UC Riverside

This dissertation consists of four chapters that study estimation and inference in systemof equations and panel data under model uncertainty. In Chapter 2, I consider model uncertainty in a panel data model, and introduce a Stein-like shrinkage estimator that is a weighted average of an unrestricted estimator and a restricted estimator. The restricted estimator represents a belief about where the parameters of the model are likely to be close. Chapter 3 considers the estimation uncertainty from choosing different number of lagged dependent variables as instruments in dynamic panel data models. Generalized method of moments (GMM), the typical estimation method, can produce efficient estimators when all lagged dependent variables are used as instruments.

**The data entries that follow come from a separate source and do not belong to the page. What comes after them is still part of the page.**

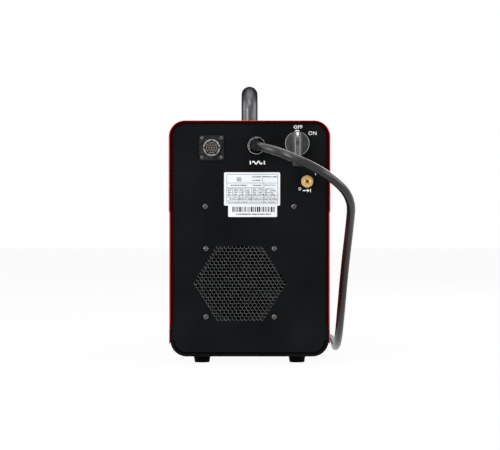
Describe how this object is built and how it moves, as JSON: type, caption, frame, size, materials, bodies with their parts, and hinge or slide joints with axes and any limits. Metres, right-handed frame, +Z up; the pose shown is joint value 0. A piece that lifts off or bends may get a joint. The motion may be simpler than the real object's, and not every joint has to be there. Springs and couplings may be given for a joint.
{
  "type": "plasma cutter unit",
  "caption": "Portable inverter plasma cutter power source: folded steel case with carrying handle, rear mains lead, rotary switch, remote connector, air inlet and fan grille.",
  "frame": {"origin": "on the floor at the middle of the box round the unit without its mains lead", "axes": "+Z up, -Y out of the control panel at the front, +Y out of the rear panel, +X to the right seen from the front"},
  "size_m": [0.283, 0.9044, 0.4375],
  "materials": {
    "red_paint": "gloss red enamel",
    "black_paint": "semi-gloss black powder coat",
    "handle_coat": "satin dark grey sleeve",
    "foot_rubber": "matt black rubber",
    "seal_rubber": "matt black rubber",
    "nickel_screw": "bright nickel plate",
    "black_screw": "black oxide steel",
    "gland_nylon": "black nylon",
    "cable_rubber": "dark grey rubber sheath",
    "plug_plastic": "black moulded plastic",
    "plug_brass": "bright brass",
    "switch_plastic": "grey moulded plastic",
    "switch_case": "dark moulded plastic",
    "connector_metal": "dark anodised shell",
    "connector_resin": "warm grey resin",
    "contact_metal": "plated contact",
    "brass": "turned brass",
    "plate_foil": "pale printed foil",
    "label_paper": "white label",
    "fan_plastic": "black moulded plastic",
    "shelf_steel": "zinc-plated steel",
    "sink_aluminium": "extruded aluminium",
    "board_green": "green circuit board",
    "module_black": "black moulded package",
    "capacitor_sleeve": "dark blue sleeve",
    "core_steel": "laminated core",
    "copper_winding": "enamelled copper",
    "valve_metal": "cast body",
    "hose_blue": "blue air tube",
    "fascia_plastic": "dark moulded fascia",
    "window_glass": "dark red window",
    "knob_plastic": "black fluted knob",
    "button_plastic": "red button cap",
    "gauge_metal": "plated case",
    "needle_red": "red pointer",
    "gauge_glass": "clear lens",
    "torch_plastic": "black insulator"
  },
  "bodies": {
    "case": {"air_hose": "hose_blue", "air_inlet": "brass", "air_inlet_nut": "brass", "barcode_label": "label_paper", "base_tray": "black_paint", "capacitors": "capacitor_sleeve", "connector_contacts": "contact_metal", "connector_insert": "connector_resin", "connector_screws": "nickel_screw", "connector_shell": "connector_metal", "control_board": "board_green", "control_fascia": "fascia_plastic", "display_board": "board_green", "display_window": "window_glass", "earth_socket": "brass", "fan_frame": "fan_plastic", "fan_screws": "nickel_screw", "foot_screws": "nickel_screw", "front_panel": "black_paint", "gauge_case": "gauge_metal", "gauge_lens": "gauge_glass", "gland_body": "gland_nylon", "gland_dome_nut": "gland_nylon", "gland_locknut": "gland_nylon", "gland_seal": "seal_rubber", "handle_bar": "handle_coat", "handle_bolts": "nickel_screw", "heat_sink": "sink_aluminium", "hood_screws": "black_screw", "mains_cable": "cable_rubber", "mains_cable_coil": "cable_rubber", "mid_shelf": "shelf_steel", "output_choke": "core_steel", "plug_body": "plug_plastic", "plug_grip_nut": "plug_plastic", "plug_pins": "plug_brass", "power_board": "board_green", "power_modules": "module_black", "rating_plate": "plate_foil", "rear_panel": "black_paint", "regulator_body": "valve_metal", "rubber_feet": "foot_rubber", "shelf_screws": "nickel_screw", "side_panel_left": "red_paint", "side_panel_right": "red_paint", "side_screws": "black_screw", "solenoid_valve": "valve_metal", "switch_body": "switch_case", "top_hood": "red_paint", "torch_socket": "torch_plastic", "transformer_core": "core_steel", "transformer_winding": "copper_winding"},
    "switch_lever": {"switch_lever": "switch_plastic", "lever_screw": "nickel_screw"},
    "fan_rotor": {"fan_rotor": "fan_plastic"},
    "current_knob": {"current_knob": "knob_plastic"},
    "regulator_knob": {"regulator_knob": "knob_plastic"},
    "push_button": {"push_button": "button_plastic"},
    "gauge_needle": {"gauge_needle": "needle_red"}
  },
  "joints": [
    {"name": "switch_turn", "type": "hinge", "parent": "case", "child": "switch_lever", "pos_m": [-0.0731, 0.2552, 0.3385], "axis": [0, -1, 0], "range_deg": [0, 60]},
    {"name": "fan_spin", "type": "hinge", "parent": "case", "child": "fan_rotor", "pos_m": [0.0145, 0.235, 0.125], "axis": [0, 1, 0], "continuous": true},
    {"name": "current_turn", "type": "hinge", "parent": "case", "child": "current_knob", "pos_m": [0.046, -0.2552, 0.276], "axis": [0, 1, 0], "range_deg": [0, 270]},
    {"name": "pressure_turn", "type": "hinge", "parent": "case", "child": "regulator_knob", "pos_m": [-0.0882, -0.2552, 0.2804], "axis": [0, 1, 0], "continuous": true},
    {"name": "button_press", "type": "slide", "parent": "case", "child": "push_button", "axis": [0, 1, 0], "range_m": [0, 0.0015], "stiffness_N_per_m": 300},
    {"name": "needle_swing", "type": "hinge", "parent": "case", "child": "gauge_needle", "pos_m": [0.07, -0.2552, 0.334], "axis": [0, 1, 0], "range_deg": [0, 270], "stiffness_Nm_per_rad": 0.002}
  ]
}
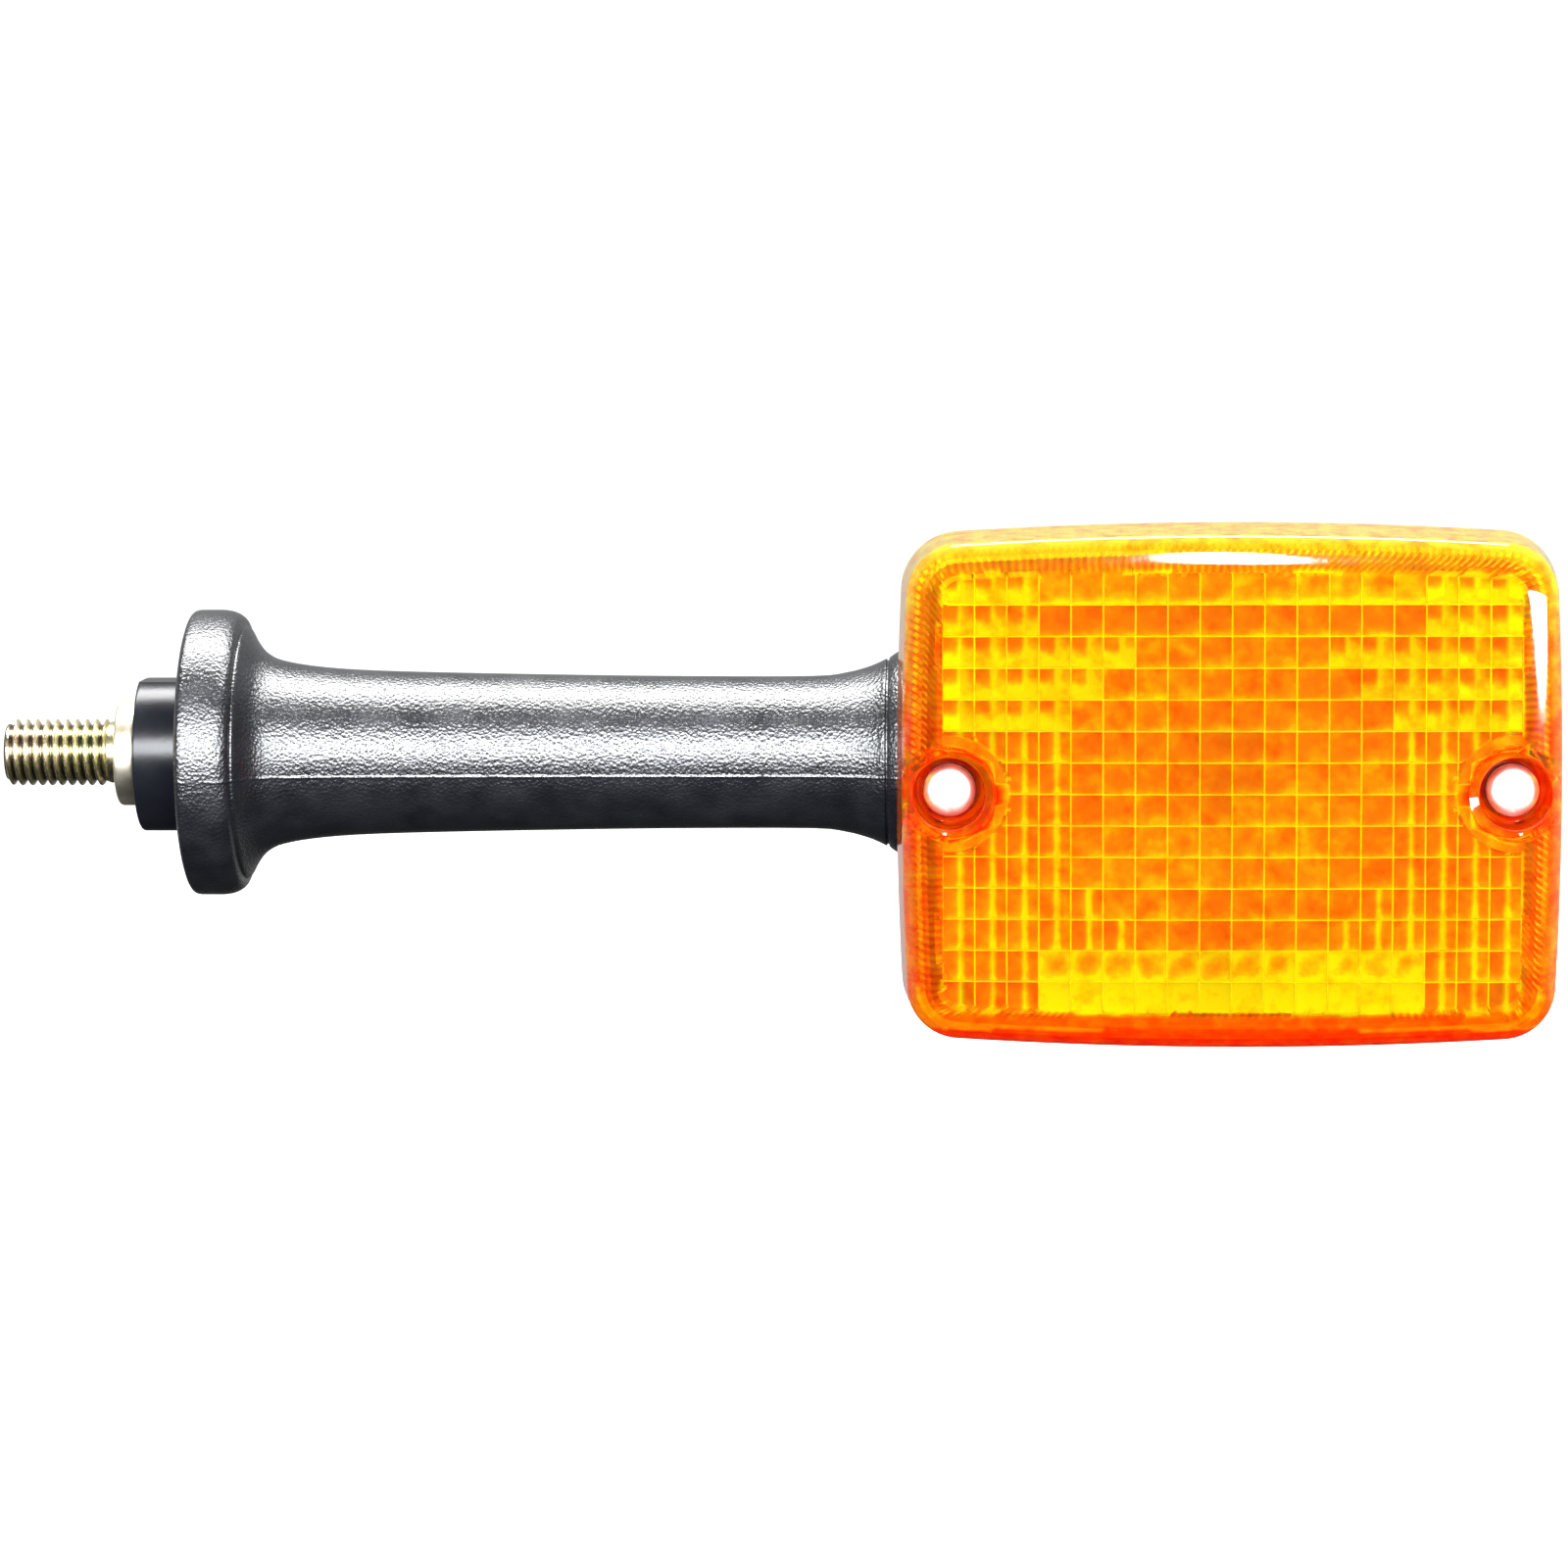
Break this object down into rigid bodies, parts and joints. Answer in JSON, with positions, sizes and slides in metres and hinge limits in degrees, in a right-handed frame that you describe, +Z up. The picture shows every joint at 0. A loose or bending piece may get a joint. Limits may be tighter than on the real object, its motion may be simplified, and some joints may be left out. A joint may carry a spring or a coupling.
{
  "type": "turn signal indicator",
  "caption": "Rectangular amber motorcycle turn signal lamp on a flexible rubber stem, with a keyed flange and a threaded mounting stud.",
  "frame": {"origin": "centre of the stem flange's bracket face, on the stem's axis", "axes": "+X along the stem to the lamp, the lens faces -Y, +Z up"},
  "size_m": [0.2309, 0.0718, 0.0762],
  "materials": {
    "zinc_gold": "yellow zinc plated steel, satin",
    "bright_steel": "bright zinc plated steel",
    "brass": "plain brass, satin",
    "black_rubber": "pebbled black rubber",
    "black_plastic": "smooth black moulded plastic",
    "amber_lens": "clear amber moulded plastic, polished outside, prisms inside",
    "mirror_coat": "metallised reflector",
    "clear_glass": "clear thin glass",
    "phenolic": "brown phenolic board",
    "red_sleeve": "red wire insulation",
    "green_sleeve": "green wire insulation",
    "tungsten": "dull grey wire and solder"
  },
  "bodies": {
    "base": {"mounting_stud": "zinc_gold", "stud_collar": "zinc_gold", "key_boss": "black_plastic", "flange_plate": "bright_steel", "lead_grommet": "black_rubber", "rubber_stem": "black_rubber", "live_lead": "red_sleeve", "ground_lead": "green_sleeve"},
    "head": {"stem_insert": "bright_steel", "stem_washer": "bright_steel", "stem_nut": "bright_steel", "housing": "black_plastic", "lens_gasket": "black_rubber", "reflector": "mirror_coat", "socket_shell": "bright_steel", "socket_bracket": "bright_steel", "ground_tab": "brass", "bracket_screw_left": "bright_steel", "bracket_screw_right": "bright_steel", "contact_spring": "bright_steel"},
    "contact": {"contact_disc": "phenolic", "contact_tip": "brass"},
    "bulb": {"bulb_base": "brass", "bulb_insulator": "phenolic", "bulb_contact": "tungsten", "bulb_pin_upper": "brass", "bulb_pin_lower": "brass", "bulb_glass": "clear_glass", "glass_mount": "clear_glass", "filament": "tungsten", "filament_support_left": "tungsten", "filament_support_right": "tungsten"},
    "lens": {"lens": "amber_lens"},
    "left_seal": {"screw_seal_left": "black_rubber"},
    "left_screw": {"lens_screw_left": "bright_steel"},
    "right_seal": {"screw_seal_right": "black_rubber"},
    "right_screw": {"lens_screw_right": "bright_steel"}
  },
  "joints": [
    {"name": "stem_flex", "type": "hinge", "parent": "base", "child": "head", "pos_m": [0.055, 0, 0], "axis": [0, 0, 1], "range_deg": [-25, 25], "stiffness_Nm_per_rad": 1, "deforming": ["rubber_stem", "live_lead", "ground_lead"]},
    {"name": "lens_lift", "type": "slide", "parent": "head", "child": "lens", "axis": [0, -1, 0], "range_m": [0, 0.06]},
    {"name": "contact_push", "type": "slide", "parent": "head", "child": "contact", "axis": [0, 1, 0], "range_m": [0, 0.0015], "stiffness_N_per_m": 3000, "springref_m": -0.003, "deforming": ["contact_spring"]},
    {"name": "bulb_turn", "type": "hinge", "parent": "contact", "child": "bulb", "pos_m": [0.1545, 0.009, -0.003], "axis": [0, -1, 0], "range_deg": [0, 20]},
    {"name": "left_screw_travel", "type": "slide", "parent": "lens", "child": "left_seal", "axis": [0, -1, 0], "range_m": [0, 0.0091]},
    {"name": "left_screw_turn", "type": "hinge", "parent": "left_seal", "child": "left_screw", "pos_m": [0.114, -0.0266, -0.003], "axis": [0, -1, 0], "range_deg": [0, 4680]},
    {"name": "right_screw_travel", "type": "slide", "parent": "lens", "child": "right_seal", "axis": [0, -1, 0], "range_m": [0, 0.0091]},
    {"name": "right_screw_turn", "type": "hinge", "parent": "right_seal", "child": "right_screw", "pos_m": [0.195, -0.0266, -0.003], "axis": [0, -1, 0], "range_deg": [0, 4680]}
  ],
  "couplings": [
    {"joint": "left_screw_turn", "follows": "left_screw_travel", "rad_per_m": 8976},
    {"joint": "right_screw_turn", "follows": "right_screw_travel", "rad_per_m": 8976}
  ]
}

However, estimation using all instruments can cause substantial bias. Conversely, the GMM estimators that use one lag as instrument are asymptotically unbiased under forward demeaning transformation, but at the cost of losing efficiency. Therefore, I introduce an averaging estimator which is a weighted average of the two GMM estimators where the averaging weight is proportional to a quadratic loss function that minimizes the asymptotic risk. In Chapter 4, I consider simultaneous equations models (SEM), and develop an estimator to deal with the model uncertainty about the magnitude of endogeneity. Ordinary least squares (OLS) estimators are the most efficient estimators, however, may suffer from substantial bias when the degree of endogeneity is substantial. On the contrary, two-stage least squares (2SLS) estimators are consistent but not efficient. Therefore, I consider a Stein-like shrinkage estimator which is a weighted average of the OLS and 2SLS estimators, where the weight is inversely related to a Wu-Hausman statistic that measures the magnitude of the endogeneity. Chapter 5 considers latent group structures to model uncertainty resulting from unobserved heterogeneity in panel data models. Basically, I consider a panel data model where the slope parameters are heterogenous across groups but homogenous within a group, and the group identity is unknown. I provide a framework for estimation and identification of the latent group structure using a pairwise fusion penalized approach.